Which businesses are the least transparent?

July 11, 2012: 6:51 AM ET

Nonprofit Transparency International ranks sectors' disclosure records. Its results may surprise.

FORTUNE -- Big Energy is the most "transparent" industry when it comes to corruption-fighting, according to Transparency International, a global anti-corruption watchdog.

The might sound surprising. But those who prefer predictability can take heart in the fact that the finance sector is the least transparent, says the group's latest report, issued on Tuesday. That result is weighted by the fact that four of the "least transparent" companies on the overall list are Chinese banks. But the organization says that, nevertheless, "the remaining financial companies were also below average."

On a scale of 0-10, the finance sector averaged a score of just 4.2. The organization examined the world's largest 105 companies. Only two-thirds of them voluntarily report on their corruption-prevention policies, but that's better than the last time Transparency International issued a report, in 2009, when less than half of them did.

Only 78 of the 105 fully disclosed information about where all their corporate subsidiaries were registered. That makes it "difficult to know how operations in locations such as developing countries or secrecy jurisdictions [tax havens] feature in company earnings," the report states. Many companies on the list also do not report what taxes they pay in foreign jurisdictions.

Why did the oil and gas sector score so high? "Hopefully, it's a sign that pressure from investors, governments, and society encourages businesses to become more transparent," according to the report. Companies in that sector "have long been targeted for the opacity of their operations, but have improved noticeably in this regard since Transparency International first evaluated them in 2008."

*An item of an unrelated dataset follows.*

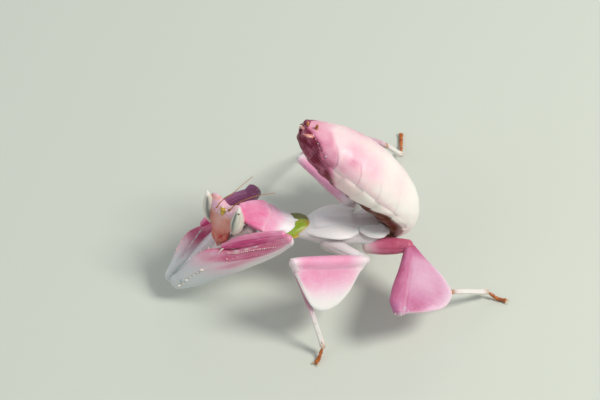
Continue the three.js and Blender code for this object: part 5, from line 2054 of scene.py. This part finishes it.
    def build_tarsus(self) -> None:
        """Makes the five-jointed foot and its two claws."""
        ankle, foot = vec(*self.ankle), vec(*self.foot)
        under = vec(ankle[0], ankle[1], 0)
        toe_start = foot + (under - foot) * 0.45
        toe_start[2] = self.foot_height + 0.05
        toe_end = vec(foot[0], foot[1], self.foot_height)
        bend = toe_start + (ankle - toe_start) * 0.4 + vec(0, 0, 0.05)
        r = self.toe
        joints = (0.4, 0.58, 0.71, 0.82)
        path = [ankle, bend, toe_start, toe_end]
        grid = tube(path, (r * 0.75, r * 0.8, r * 0.9, r * 0.95), sides=32, steps=160, ends=(0.1, 0.15))
        share, height = grid.share, np.zeros_like(grid.share)
        for start, end in zip((0.0, *joints), (*joints, 1.0)):
            through = (share - start) / (end - start)
            height += (share >= start) * (share < end) * (0.07 * smooth(through, 0.2, 0.95) - 0.09)
        grid = grid.raised(height)
        grid.points[..., 2] = np.maximum(grid.points[..., 2], 0.0)
        node = self.node("tarsus")
        self.shop.skin(f"{node}_joints", grid, Finish.FOOT, node)
        run = unit(toe_end - toe_start)
        across = unit(np.cross(run, vec(0, 0, 1)))
        for i, turn in enumerate((-1, 1)):
            root = toe_end + across * 0.1 * turn - run * 0.1
            bend = root + run * 0.32 + across * 0.16 * turn + vec(0, 0, 0.08)
            path = [root, bend, root + run * 0.5 + across * 0.2 * turn - vec(0, 0, 0.16)]
            claw = tube(path, (0.12, 0.09, 0.025), sides=16, steps=18)
            claw.points[..., 2] = np.maximum(claw.points[..., 2], 0.0)
            self.shop.skin(f"{node}_claw_{i + 1}", claw, Finish.CLAW)


FORELEGS = (
    Foreleg(
        Side.LEFT, shoulder=(-12.1, -0.85, 10.1), coxa_end=(-18.9, -0.75, 4.2),
        trochanter=(-20.19, -1.5, 3.44), knee=(-8.36, -3.9, 11.11), spined=(-0.422, 0.444, 0.791)
    ),
    Foreleg(
        Side.RIGHT, shoulder=(-12.3, 2.35, 9.8), coxa_end=(-19.3, 0.75, 3.9), trochanter=(-20.8, 0.45, 3.0),
        knee=(-11.07, 5.0, 10.2), spined=(-0.645, 0.189, 0.74)
    )
)
WALKING_LEGS = (
    WalkingLeg(
        Lobe.MID, Side.LEFT, hip=(-3.3, -1.75, 7.6), coxa_end=(0.9, -4.8, 7.15), knee=(-8.1, -8.0, 11.8),
        ankle=(-5.2, -12.2, 1.25), foot=(-6.2, -13.65, 0), hang=(-0.212, -0.577, -0.789),
        bow=(0.15, 0.5, -0.55), reach=5.8
    ),
    WalkingLeg(
        Lobe.MID, Side.RIGHT, hip=(-3.3, 1.75, 7.6), coxa_end=(0.7, 4.2, 7.3), knee=(-4.4, 12.2, 7.4),
        ankle=(-0.9, 20.1, 1.25), foot=(-1.6, 22.2, 0), hang=(0.236, 0.275, -0.932), bow=(-0.3, 0.2, 0.1),
        reach=5.8
    ),
    WalkingLeg(
        Lobe.HIND, Side.LEFT, hip=(1.7, -1.75, 6.2), coxa_end=(6.2, -3.0, 6.85), knee=(3.5, -12.6, 6.5),
        ankle=(15.3, -6.4, 1.05), foot=(17.35, -7.4, 0), hang=(0.93, -0.27, -0.25), bow=(0.2, 0.9, 0.45),
        reach=6.0
    ),
    WalkingLeg(
        Lobe.HIND, Side.RIGHT, hip=(1.7, 1.7, 6.5), coxa_end=(6.2, 3.0, 6.95), knee=(2.2, 11.3, 11.2),
        ankle=(8.95, 17.1, 1.25), foot=(9.7, 21.5, 0), hang=(0.448, 0.57, -0.69), bow=(0.2, 0.2, 0.3),
        reach=6.0
    )
)


# ---------------------------------------------------------------- stage


@dataclass
class Studio:
    """The floor, lights and camera.

    Attributes:
        azimuth: where the camera stands, in degrees from the animal's left side toward its head.
        elevation: its height above the horizon, in degrees.
        distance: from the camera to the point that it looks at, in millimetres.
        lens: its focal length, in millimetres.
        picture_width: width of the picture behind the lens, in millimetres.
        aim: the point that it looks at, on the animal's axes.
        floor_colour: of the plain paper that the animal stands on.
        floor_radius, floor_corners: size of the sheet, in millimetres, and how many corners its rim has.
        sky: strength of the even light all round.
    """

    azimuth: float = -8.0
    elevation: float = 47.0
    distance: float = 295.9
    lens: float = 150.9
    picture_width: float = 36.0
    aim: Point = (-5.747, 3.067, 10.086)
    floor_colour: str = "#d3dacf"
    floor_radius: float = 900.0
    floor_corners: int = 96
    sky: float = 0.42

    def directions(self) -> tuple[np.ndarray, np.ndarray, np.ndarray]:
        """Works out the camera's axes.

        Returns:
            Its right, its up and the way back to it.
        """
        a, e = math.radians(self.azimuth), math.radians(self.elevation)
        right = vec(math.cos(a), math.sin(a), 0)
        up = vec(-math.sin(a) * math.sin(e), math.cos(a) * math.sin(e), math.cos(e))
        return right, up, np.cross(right, up)

    def build(self) -> None:
        """Makes the stage."""
        self.build_floor()
        self.build_lights()
        self.build_camera()
        bpy.context.scene.view_settings.view_transform = "Standard"

    def build_floor(self) -> None:
        """Makes a round paper floor."""
        turn = np.linspace(0, 2 * np.pi, self.floor_corners, endpoint=False)
        radius = self.floor_radius * METRE
        rim = [(radius * math.cos(t), radius * math.sin(t), 0.0) for t in turn]
        mesh = bpy.data.meshes.new("paper_floor")
        mesh.from_pydata(rim, [], [tuple(range(len(rim)))])
        floor = bpy.data.objects.new("paper_floor", mesh)
        bpy.context.scene.collection.objects.link(floor)
        material, tree, place = blank("plain_paper")
        fibre = add(tree, "ShaderNodeTexNoise", {"Vector": place, "Scale": 1 / (0.8 * METRE), "Detail": 3.0})
        bump = add(tree, "ShaderNodeBump", {"Height": fibre, "Distance": 0.01 * METRE, "Strength": 0.3})
        paper = {"Normal": bump, "Base Color": linear(self.floor_colour), "Roughness": 0.9}
        feed(tree, tree.nodes["Principled BSDF"], paper)
        mesh.materials.append(material)

    def build_lights(self) -> None:
        """Makes a large soft key light, a weak fill and an even sky."""
        right, up, back = self.directions()
        target = vec(-2.0, 0.0, 9.0)
        lamps = {
            "key": (right * 0.62 + up * 0.42 + back * 0.66, 420.0, 150.0, 1.27, "#fffaf4"),
            "fill": (-right * 0.75 + up * 0.15 + back * 0.65, 460.0, 320.0, 0.24, "#f2f5ff"),
            "rim": (right * 0.2 + up * 1.0 - back * 0.2, 420.0, 200.0, 0.12, "#ffffff")
        }
        for name, (direction, distance, size, power, colour) in lamps.items():
            light = bpy.data.lights.new(f"{name}_softbox", "AREA")
            light.shape = "DISK"
            light.size = size * METRE
            light.energy = power
            light.color = linear(colour)[:3]
            lamp = bpy.data.objects.new(f"{name}_softbox", light)
            away = unit(direction)
            lamp.location = Vector((target + away * distance - MIDDLE) * METRE)
            lamp.rotation_euler = Vector(away).to_track_quat("Z", "Y").to_euler()
            bpy.context.scene.collection.objects.link(lamp)
        world = bpy.data.worlds.new("even_sky")
        world.use_nodes = True
        even = {"Color": linear("#f4f6f8"), "Strength": self.sky}
        feed(world.node_tree, world.node_tree.nodes["Background"], even)
        bpy.context.scene.world = world

    def build_camera(self) -> None:
        """Makes the camera, which looks down on the animal from its left."""
        right, up, back = self.directions()
        camera = bpy.data.cameras.new("camera")
        camera.lens, camera.sensor_width = self.lens, self.picture_width
        camera.clip_start, camera.clip_end = 0.01, 10.0
        holder = bpy.data.objects.new("camera", camera)
        place = (vec(*self.aim) + back * self.distance - MIDDLE) * METRE
        turned = np.stack([right, up, back, place], 1)
        holder.matrix_world = Matrix([*turned.tolist(), [0, 0, 0, 1]])
        bpy.context.scene.collection.objects.link(holder)
        bpy.context.scene.camera = holder


def main() -> None:
    """Builds the animal and its stage."""
    logging.basicConfig(level=logging.INFO, format="%(name)s: %(message)s")
    Studio().build()
    shop = Workshop()
    for part in (Head(), Thorax(), Abdomen(), *FORELEGS, *WALKING_LEGS):
        LOG.info("building %s", type(part).__name__)
        part.shop = shop
        part.build()
    LOG.info("%d pieces on %d CAD nodes", shop.count, len(frame["nodes"]))


if __name__ == "__main__":
    main()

One outlier is Russia's state-controlled Gazprom, the largest extractor of natural gas in the world and Russia's largest company. It scored just a 2.8. Still, that's better than Berkshire Hathaway (BRK.A), which scored only 2.4. And it's on a par with Amazon's (AMZN) 2.8. Indeed, the tech/Internet sector in general doesn't fare well in the findings. Apple (AAPL) scored 3.2 and Verizon (VZ) 3.3. This might be yet another area where tech is given something of a pass.

Topping the list was Norway's Statoil (STO), which got a score of 8.3.